Thematic review into fair treatment of longstanding customers in the life insurance sector
On 12 June, the FCA announced that its investigation into Scottish Widows has discovered an insufficient basis to justify any enforcement action. The investigation into Scottish Widows, which began on 3 March 2016, also focused on Police Mutual, Prudential, Countrywide Assured, Old Mutual, and Abbey Life. The investigation into Police Mutual was closed on 7 September 2017 with no further action, and investigations into the other firms are on-going, with no decisions having been reached at time of this announcement. 

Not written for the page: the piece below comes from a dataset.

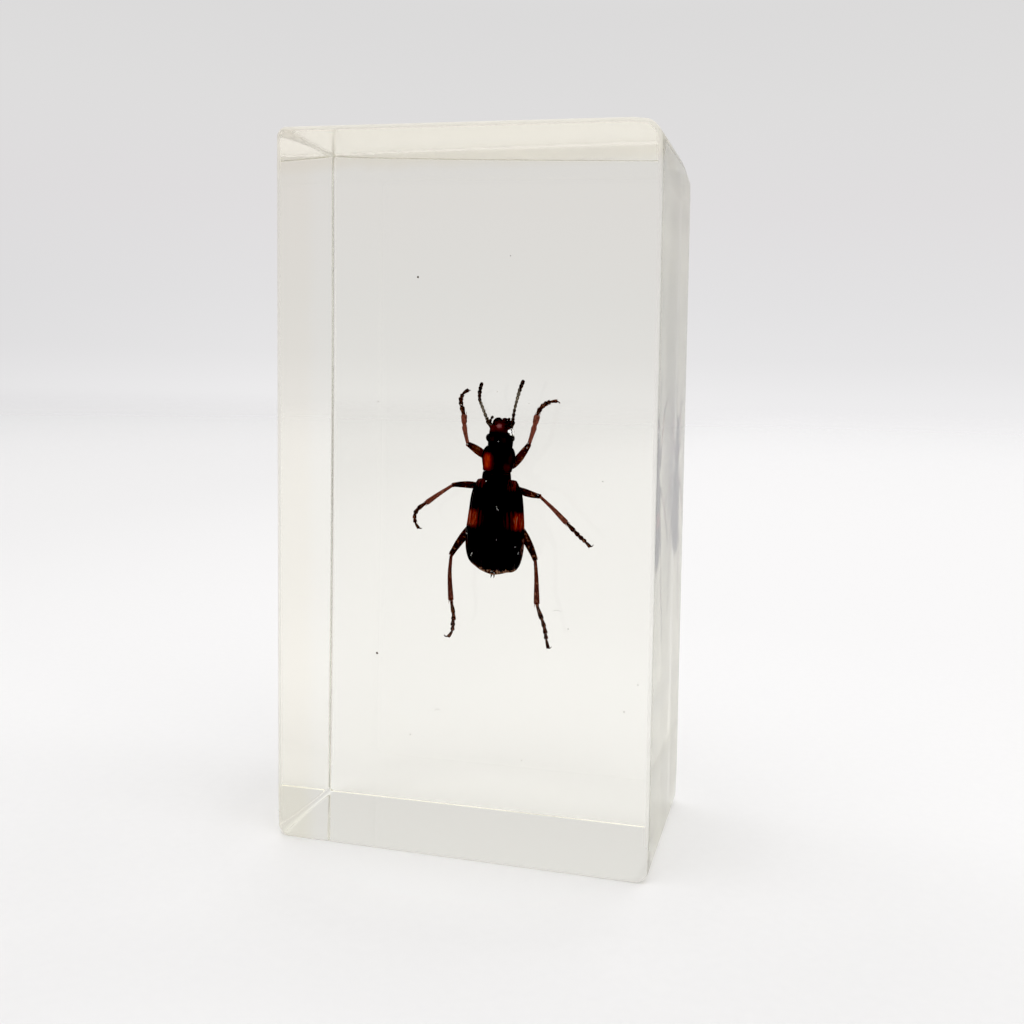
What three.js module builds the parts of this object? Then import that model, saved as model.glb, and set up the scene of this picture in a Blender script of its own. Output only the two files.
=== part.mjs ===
// A clear cast-resin paperweight block that stands on its narrow end.
// Millimetres, +Z up. The origin is the middle of the bottom face; -Y is the front, through which the specimen is seen.
// The block is one solid casting with six flat polished faces. Its right side leans in a little towards the top, its top
// falls a little to the right and rolls off towards the back right corner, and every edge is rounded by hand polishing,
// so that each has a radius of its own. The insect, its air pockets and the dust specks are sealed in the resin and fill
// no room of their own.
import * as THREE from "three";
import { mergeVertices } from "three/addons/utils/BufferGeometryUtils.js";

const BASE_WIDTH = 40.5; // across X at the bottom
const LEAN_IN = 1.02; // how much narrower the top is, all of it on the right side
const HEIGHT_LEFT = 74.58;
const HEIGHT_RIGHT = 74.0;
const DEPTH = 24.0;

// Radii after polishing. First the four edges that run from front to back, which round the block's outline.
const R_TOP_LEFT_AT_FRONT = 1.2; // the left edges are rounded most just behind the front face
const R_TOP_LEFT_AT_BACK = 0.35;
const R_TOP_RIGHT_AT_FRONT = 2.4; // the top right edge is rounded less towards the back
const R_TOP_RIGHT_AT_BACK = 1.5;
const R_BOTTOM_LEFT_AT_FRONT = 1.5;
const R_BOTTOM_LEFT_AT_BACK = 0.6;
const R_BOTTOM_RIGHT = 1.4;
// Then the rims of the front and back faces, on each side of the outline.
const RIM_FRONT_LEFT = 0.8;
const RIM_FRONT_RIGHT = 0.45;
const RIM_FRONT_TOP = 0.6;
const RIM_FRONT_BOTTOM = 0.25;
const RIM_BACK_LEFT = 0.38;
const RIM_BACK_RIGHT = 0.6;
const RIM_BACK_TOP = 0.1;
const RIM_BACK_BOTTOM = 0.12;
// The top rolls off towards the back, hardly at the left and most at the right.
const ROLL_LENGTH_AT_LEFT = 0.6;
const ROLL_LENGTH_AT_RIGHT = 7.2;
const ROLL_SLOPE = 0.176;
const ROLL_BEND = 0.08; // the share of its length over which the roll-off takes up its slope
const ROLL_REACH = 5.0; // below the top, where the sides begin to follow it

const SAMPLE_BLEND = 1.8; // how far the facets of one edge reach into a corner before they meet the next edge's
const SAMPLE_DEPTH = 1; // how far below the rounding the search for the surface starts
const ARC_STEPS = 5; // facets in 45 degrees of a rounded edge
const FLAT_STEPS = [10, 8, 6]; // facets along X, Y and Z between the rounded edges

const HALF = [BASE_WIDTH / 2, DEPTH / 2, HEIGHT_LEFT / 2];

const mix = (from, to, t) => from + (to - from) * t;

// How far the top lies below its flat plane, at a place on it.
function rollOff(x, y) {
  const across = Math.min(Math.max(x / BASE_WIDTH + 0.5, 0), 1);
  const length = mix(
    ROLL_LENGTH_AT_LEFT,
    ROLL_LENGTH_AT_RIGHT,
    across ** 0.7,
  );
  const inside = Math.max(1 - (HALF[1] - y) / length, 0);
  const bend = ROLL_BEND * (Math.exp(-inside / ROLL_BEND) - 1);
  return ROLL_SLOPE * length * (inside + bend);
}

// Where two surfaces meet in a rounded edge: the signed distance outside it, from the distances outside each of them.
function rounded(a, b, radius) {
  return a + radius > 0 && b + radius > 0
    ? Math.hypot(a + radius, b + radius) - radius
    : Math.max(a, b);
}

// Signed distance outside the block, before its top rolls off and falls and its right side leans in. The middle of the
// block is 0, 0, 0.
function outside(x, y, z) {
  const fromSide = Math.abs(x) - HALF[0];
  const fromFace = Math.abs(y) - HALF[1];
  const fromEnd = Math.abs(z) - HALF[2];
  const back = Math.min(Math.max(y / DEPTH + 0.5, 0), 1);
  const nearFront = (1 - back) ** 3;
  const topLeft = mix(R_TOP_LEFT_AT_BACK, R_TOP_LEFT_AT_FRONT, nearFront);
  const bottomLeft = mix(
    R_BOTTOM_LEFT_AT_BACK,
    R_BOTTOM_LEFT_AT_FRONT,
    nearFront,
  );
  const topRight = mix(R_TOP_RIGHT_AT_FRONT, R_TOP_RIGHT_AT_BACK, back);
  const corner =
    z > 0
      ? x > 0
        ? topRight
        : topLeft
      : x > 0
        ? R_BOTTOM_RIGHT
        : bottomLeft;
  const outline = rounded(fromSide, fromEnd, corner);
  const sideRim =
    x > 0
      ? y > 0
        ? RIM_BACK_RIGHT
        : RIM_FRONT_RIGHT
      : y > 0
        ? RIM_BACK_LEFT
        : RIM_FRONT_LEFT;
  const endRim =
    z > 0
      ? y > 0
        ? RIM_BACK_TOP
        : RIM_FRONT_TOP
      : y > 0
        ? RIM_BACK_BOTTOM
        : RIM_FRONT_BOTTOM;
  const sideways = Math.max(fromSide + corner, 0) ** 2;
  const endways = Math.max(fromEnd + corner, 0) ** 2;
  const turn =
    sideways + endways > 0
      ? endways / (sideways + endways)
      : fromEnd > fromSide
        ? 1
        : 0;
  return rounded(outline, fromFace, mix(sideRim, endRim, turn));
}

// Each edge of the block: the axis that it runs along, the sides of the other two axes that meet there, and the room
// that its facets take.
const EDGES = [
  [2, [-1, -1], RIM_FRONT_LEFT],
  [2, [1, -1], RIM_FRONT_RIGHT],
  [2, [-1, 1], RIM_BACK_LEFT],
  [2, [1, 1], RIM_BACK_RIGHT],
  [0, [-1, 1], RIM_FRONT_TOP],
  [0, [1, 1], RIM_BACK_TOP],
  [0, [-1, -1], RIM_FRONT_BOTTOM],
  [0, [1, -1], RIM_BACK_BOTTOM],
  [1, [-1, 1], R_TOP_LEFT_AT_FRONT],
  [1, [1, 1], R_TOP_RIGHT_AT_FRONT],
  [1, [-1, -1], R_BOTTOM_LEFT_AT_FRONT],
  [1, [1, -1], R_BOTTOM_RIGHT],
];

// The room for facets along X, Y and Z at a place on the sharp-edged box: the nearest edge's, blended at the corners.
function roomAt(p) {
  const sum = [0, 0, 0],
    weights = [0, 0, 0];
  for (const [along, sides, room] of EDGES) {
    const others = [0, 1, 2].filter((axis) => axis !== along);
    const away = Math.max(
      HALF[others[0]] - sides[0] * p[others[0]],
      HALF[others[1]] - sides[1] * p[others[1]],
    );
    const weight = (Math.max(away, 0) + SAMPLE_BLEND) ** -4;
    for (const axis of others) {
      sum[axis] += weight * room;
      weights[axis] += weight;
    }
  }
  return sum.map((value, axis) => value / weights[axis]);
}

// The place along an axis of step i of a box's grid: close together in the rounded ends, wide apart on the flat face.
function placeOf(i, axis, room) {
  const last = 2 * ARC_STEPS + FLAT_STEPS[axis];
  const side = i <= ARC_STEPS ? -1 : i >= last - ARC_STEPS ? 1 : 0;
  if (side === 0) {
    const share = (2 * (i - ARC_STEPS)) / FLAT_STEPS[axis] - 1;
    return share * (HALF[axis] - room);
  }
  const share = (side < 0 ? i : last - i) / ARC_STEPS;
  return (
    side *
    (HALF[axis] - room * (1 - Math.tan(((1 - share) * Math.PI) / 4)))
  );
}

// The point of the block's surface for one corner of a box's grid, given by its step along each axis.
function surfacePoint(steps) {
  const nominal = steps.map((step, axis) => placeOf(step, axis, 1.2));
  const room = roomAt(nominal);
  const p = steps.map((step, axis) => placeOf(step, axis, room[axis]));
  const inner = p.map((value, axis) => {
    const limit = HALF[axis] - room[axis] - SAMPLE_DEPTH;
    return Math.min(Math.max(value, -limit), limit);
  });
  // From inside the block towards the sharp-edged box, to where the surface lies.
  let low = 0,
    high = 1.0001;
  const at = (t) => p.map((value, axis) => mix(inner[axis], value, t));
  for (let i = 0; i < 40; i++) {
    const middle = (low + high) / 2;
    if (outside(...at(middle)) < 0) low = middle;
    else high = middle;
  }
  let [x, y, z] = at((low + high) / 2);
  const near = Math.min(Math.max((z - HALF[2]) / ROLL_REACH + 1, 0), 1);
  z += HALF[2] - rollOff(x, y) * near * near * (3 - 2 * near);
  const across = x / BASE_WIDTH + 0.5;
  const up = z / HEIGHT_LEFT;
  x -= LEAN_IN * across * up;
  z -= (HEIGHT_LEFT - HEIGHT_RIGHT) * across * up;
  return [x, y, z];
}

function blockGeometry() {
  const segments = FLAT_STEPS.map((flat) => 2 * ARC_STEPS + flat);
  const geometry = new THREE.BoxGeometry(2, 2, 2, ...segments);
  geometry.deleteAttribute("normal");
  geometry.deleteAttribute("uv");
  const position = geometry.getAttribute("position");
  for (let v = 0; v < position.count; v++) {
    const steps = [position.getX(v), position.getY(v), position.getZ(v)].map(
      (value, axis) => Math.round(((value + 1) / 2) * segments[axis]),
    );
    position.setXYZ(v, ...surfacePoint(steps));
  }
  return mergeVertices(geometry, 1e-3);
}

const resin = new THREE.MeshStandardMaterial({
  color: 0xf4f1e6,
  roughness: 0.03,
  metalness: 0,
  transparent: true,
  opacity: 0.35,
});

const block = new THREE.Mesh(blockGeometry(), resin);
block.name = "resin_block";

const paperweight = new THREE.Group();
paperweight.add(block);

export default paperweight;
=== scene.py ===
import math

import bpy
import numpy as np
from mathutils import Matrix


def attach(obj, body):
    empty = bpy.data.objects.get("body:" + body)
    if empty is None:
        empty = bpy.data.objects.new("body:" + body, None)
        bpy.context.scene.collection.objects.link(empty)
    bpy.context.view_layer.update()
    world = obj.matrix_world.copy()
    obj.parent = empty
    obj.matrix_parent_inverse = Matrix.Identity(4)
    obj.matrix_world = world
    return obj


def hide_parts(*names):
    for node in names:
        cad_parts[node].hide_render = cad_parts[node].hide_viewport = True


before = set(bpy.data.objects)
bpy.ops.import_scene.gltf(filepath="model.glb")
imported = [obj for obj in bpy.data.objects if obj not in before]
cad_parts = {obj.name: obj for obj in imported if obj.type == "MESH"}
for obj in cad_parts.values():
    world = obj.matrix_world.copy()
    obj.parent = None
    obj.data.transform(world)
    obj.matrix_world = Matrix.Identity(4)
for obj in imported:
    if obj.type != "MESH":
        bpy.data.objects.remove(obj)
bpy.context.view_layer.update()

MM = 0.001
scene = bpy.context.scene
scene.view_settings.view_transform = "Standard"
scene.cycles.use_denoising = True
scene.view_settings.use_curve_mapping = True
BLACK_LEVEL = 0.025
scene.view_settings.curve_mapping.black_level = (BLACK_LEVEL,) * 3
scene.view_settings.curve_mapping.update()
scene.cycles.max_bounces = 24
scene.cycles.transmission_bounces = 24
scene.cycles.glossy_bounces = 12


def srgb(r, g, b):
    """Linear colour from 0-255 display values."""
    return tuple(
        (v / 255 / 12.92) if v < 10.3 else ((v / 255 + 0.055) / 1.055) ** 2.4
        for v in (r, g, b)
    )


# ---------------------------------------------------------------------------------------------------------------------
# Camera
# ---------------------------------------------------------------------------------------------------------------------
CAMERA_PLACE = (0.03376086, -0.11688053, 0.04844417)
CAMERA_TURN = (-0.10945, -0.02117, 0.26293)  # tilt down, roll, turn to the left
FOCAL = 1104.29 / 1024 * 36

turn = (
    Matrix.Rotation(CAMERA_TURN[2], 3, "Z")
    @ Matrix.Rotation(CAMERA_TURN[0], 3, "X")
    @ Matrix.Rotation(CAMERA_TURN[1], 3, "Y")
)
right, ahead, up = turn.col
camera = bpy.data.objects.new("camera", bpy.data.cameras.new("camera"))
camera.data.lens = FOCAL
camera.data.sensor_width = 36
camera.data.clip_start = 0.005
camera.data.clip_end = 50
camera.data.dof.use_dof = False
camera.matrix_world = Matrix.Translation(CAMERA_PLACE) @ Matrix(
    (
        (right[0], up[0], -ahead[0]),
        (right[1], up[1], -ahead[1]),
        (right[2], up[2], -ahead[2]),
    )
).to_4x4()
scene.collection.objects.link(camera)
scene.camera = camera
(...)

The urban-rural differences in how consumers experience financial services in the UK
On 20 June, the FCA published the latest analysis from its Financial Lives survey. Financial Lives is the FCA’s survey of nearly 13,000 adults and is the largest tracking survey in the UK specifically looking at consumers and their use of financial services.

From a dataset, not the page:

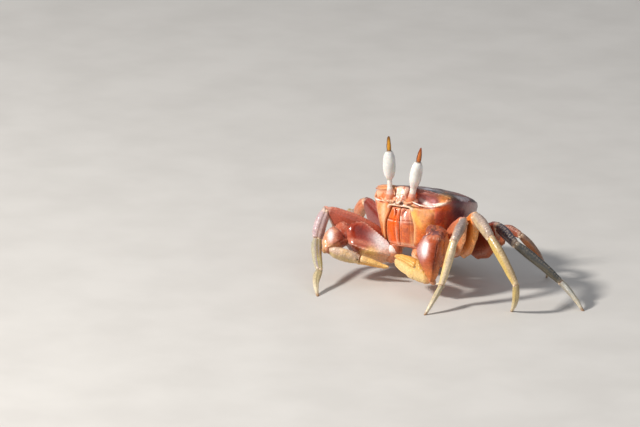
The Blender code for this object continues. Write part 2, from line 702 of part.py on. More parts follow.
def hand(s, rings_n, around):
    """Palm with the fixed finger, one shell piece."""
    w, a, up, out, length = hand_axes(s)
    c = CLAWS[s]
    palm = HAND[s]["palm"]
    _, _, elbow, _, tip = arm_joints(s)
    stations, sections, frames = [], [], []
    ts = list(np.linspace(0, palm, rings_n - 6)) + [palm + 0.012] + list(np.linspace(palm + 0.08, 1.0, 5))
    for t in ts:
        slim = keyed(HAND[s]["slim"], t)
        H, T = c["height"] * slim, c["thick"] * (0.35 + 0.65 * slim)
        low, high = hand_margins(s, t)
        mid = (low + high) / 2 * H
        half = (high - low) / 2 * H
        thick = keyed(((0, .38), (.12, .80), (.35, 1.0), (.50, .90), (.62, .62), (.85, .42), (1, .26)), t) * T / 2
        stations.append(w + a * length * t + up * mid)
        sections.append(plate_section(around, half, half, thick, thick * 0.85, 0.85))
        frames.append((a, up, out))
    p, m = joint_plane(elbow, w, tip)
    return loft(stations, sections, frames, (p + m * GAP / 2, -m))


def finger(s, rings_n, around):
    """Dactyl: the movable finger, closed on the fixed one."""
    w, a, up, out, length = hand_axes(s)
    c = CLAWS[s]
    first = HAND[s]["palm"] + 0.012 + (GAP * 1.6) / length
    stations, sections, frames = [], [], []
    for r in range(rings_n):
        t = r / (rings_n - 1)
        at = first + (1.0 - first) * t
        slim = keyed(HAND[s]["slim"], at)
        H, T = c["height"] * slim, c["thick"] * (0.35 + 0.65 * slim)
        low = (hand_margins(s, at)[1] + 0.020) * H + GAP
        high = keyed(HAND[s]["top"], t) * H
        half = max((high - low) / 2, 0.014)
        mid = low + half
        thick = keyed(((0, .70), (.30, .64), (.70, .44), (1, .24)), t) * T / 2
        stations.append(w + a * length * at + up * mid)
        sections.append(plate_section(around, half, half, thick, thick * 0.85, 0.85))
        frames.append((a, up, out))
    return loft(stations, sections, frames)


for s in ("L", "R"):
    pts, fcs = arm(s, 9, 12)
    solid(f"cheliped_{s}_arm", "claw_shell", clear_of_body(pts, GAP * 3.5), fcs)
    pts, fcs = wrist(s, 8, 12)
    solid(f"cheliped_{s}_wrist", "claw_shell", pts, fcs)
    pts, fcs = hand(s, 16, 12)
    solid(f"cheliped_{s}_hand", "finger_shell", pts, fcs)
    pts, fcs = finger(s, 9, 10)
    solid(f"cheliped_{s}_finger", "finger_shell", pts, fcs)

# the origin goes to the middle of the bounding box, on the floor
bpy.context.view_layer.update()
graph = bpy.context.evaluated_depsgraph_get()
low, high = np.full(3, 1e9), np.full(3, -1e9)
for obj in crab.objects:
    if obj.type in {"MESH", "CURVE"}:
        mesh = obj.evaluated_get(graph).to_mesh()
        co = np.array([tuple(obj.matrix_world @ v.co) for v in mesh.vertices])
        low, high = np.minimum(low, co.min(0)), np.maximum(high, co.max(0))
root.location = (-(low[0] + high[0]) / 2, -(low[1] + high[1]) / 2, -low[2])
bpy.context.view_layer.update()
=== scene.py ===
"""Looks of the life-size ghost crab: shell plates, eyes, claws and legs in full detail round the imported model."""

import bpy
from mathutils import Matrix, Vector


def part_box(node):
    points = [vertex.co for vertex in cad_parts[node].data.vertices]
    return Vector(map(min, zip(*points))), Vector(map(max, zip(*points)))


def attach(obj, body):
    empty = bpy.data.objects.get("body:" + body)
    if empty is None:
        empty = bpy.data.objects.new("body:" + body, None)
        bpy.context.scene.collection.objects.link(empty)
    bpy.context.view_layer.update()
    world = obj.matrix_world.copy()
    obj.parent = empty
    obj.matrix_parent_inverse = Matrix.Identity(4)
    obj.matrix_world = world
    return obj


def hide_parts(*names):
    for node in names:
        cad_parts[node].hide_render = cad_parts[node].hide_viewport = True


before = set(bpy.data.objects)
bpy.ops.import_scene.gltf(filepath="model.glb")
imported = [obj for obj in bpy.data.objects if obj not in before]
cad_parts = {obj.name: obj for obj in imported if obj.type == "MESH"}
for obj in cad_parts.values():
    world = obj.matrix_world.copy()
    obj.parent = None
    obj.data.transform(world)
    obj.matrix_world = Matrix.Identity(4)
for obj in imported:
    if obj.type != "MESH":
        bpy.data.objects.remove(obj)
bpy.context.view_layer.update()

import math

import bpy
import numpy as np
from mathutils import Matrix, Vector

# ---------------------------------------------------------------- sizes shared with the solids (carapace widths, CW)
CW = 0.040
GAP = 0.0080
PITCH = 16.0
ROLL = -4.0
RIDE = 0.250
FRONT_Y = 0.475
REAR_Y = 0.410
HALF_W = 0.482
ROOF_Z = 0.615
COXA = {1: (0.320, -0.110, 0.020), 2: (0.350, 0.050, 0.020),
        3: (0.340, 0.200, 0.050), 4: (0.290, 0.330, 0.100)}
LENGTHS = {1: (0.765, 0.30, 0.45, 0.36), 2: (0.900, 0.34, 0.55, 0.36),
           3: (0.845, 0.32, 0.58, 0.38), 4: (0.530, 0.24, 0.38, 0.28)}
POSE = {
    "L1": ((32, 37), (72, -25), (105, -71), (86, 0)),
    "L2": ((35, 38), (24, -23), (13, -44), (39, 1)),
    "L3": ((24, 30), (18, -19), (-30, -39), (8, 0)),
    "L4": ((1, 29), (10, -5), (-62, -52), (-112, 0)),
    "R1": ((48, 28), (91, -63), (133, -27), (127, 0)),
    "R2": ((-28, 13), (-30, -40), (-45, -16), (-45, 0)),
    "R3": ((-44, 17), (-46, -22), (-50, -20), (-50, 0)),
    "R4": ((-68, 26), (-70, -27), (-74, -31), (-74, 0)),
}
CLAWS = {
    "L": {"root": (0.190, -0.300, -0.050), "bend": (0.470, -0.485, 0.400), "elbow": (0.605, -0.520, 0.625),
          "wrist": (0.650, -0.690, 0.216), "tip": (0.143, -0.637, 0.312),
          "height": 0.240, "thick": 0.150, "tilt": 6.0, "bulk": 1.06},
    "R": {"root": (-0.100, -0.370, -0.080), "bend": (-0.210, -0.610, 0.345), "elbow": (-0.524, -0.636, 0.438),
          "wrist": (-0.500, -0.895, 0.345), "tip": (-0.019, -0.537, 0.177),
          "height": 0.215, "thick": 0.125, "tilt": 50.0, "bulk": 0.96},
}
EYE_FOOT = (0.145, -0.480, 0.545)
EYES = {"L": (13.0, 0.065, 0.355, 0.500), "R": (1.0, 0.105, 0.415, 0.555)}
EYE_R = 0.063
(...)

The initial October 2017 report, ‘Understanding the financial lives of UK adults’, provided initial results from the survey, with age as the main focus of the FCA analysis. This new report, ‘The financial lives of consumers across the UK’, puts the spotlight on the financial situation of people across the UK and highlights where in the UK people may be more vulnerable and finds notable differences between urban and rural areas.

In rural areas, where there is greater reliance on bank branches, a higher proportion of people have difficulty getting to a bank and tend not to be able to use online banking. However, people in rural areas are more likely to be satisfied with their overall financial circumstances. By contrast, people living in urban areas are less likely to be satisfied with their overall financial position, are more likely to use high-cost loans and on average have higher levels of unsecured debt.

Feedback Statement on Call for Input on access to insurance – FS18/1
On 25 June, the FCA published its response (Feedback Statement FS18/1) to the Call for Input on Access to Insurance made in June 2017. In the Call for Input the FCA invited views on the ability of consumers who have, or have had cancer, to access travel insurance.

The results of the Call for Input highlighted:
  • There is a lack of quality information on alternative options available to consumers after they had received a high quote or had been refused cover, which can cause consumers to assume that they are uninsurable.
  • A general lack of understanding amongst consumers and firms around insurance terms and the risk factors that are considered by providers when calculating the premium.
  • The lack of transparency around pricing, the risk factors which drive quotes and how premiums are calculated which limits consumers’ awareness about their options and can mean that they have difficulties in finding competitive insurance that is appropriate for their medical condition.
In its Feedback Statement the FCA is challenging the industry to improve access to insurance for people with pre-existing medical conditions as a result of its concerns that consumers find it difficult to access the specialist travel insurance market. As a result, the FCA will work with key industry stakeholders to create a new service which will redirect customers to specialist providers.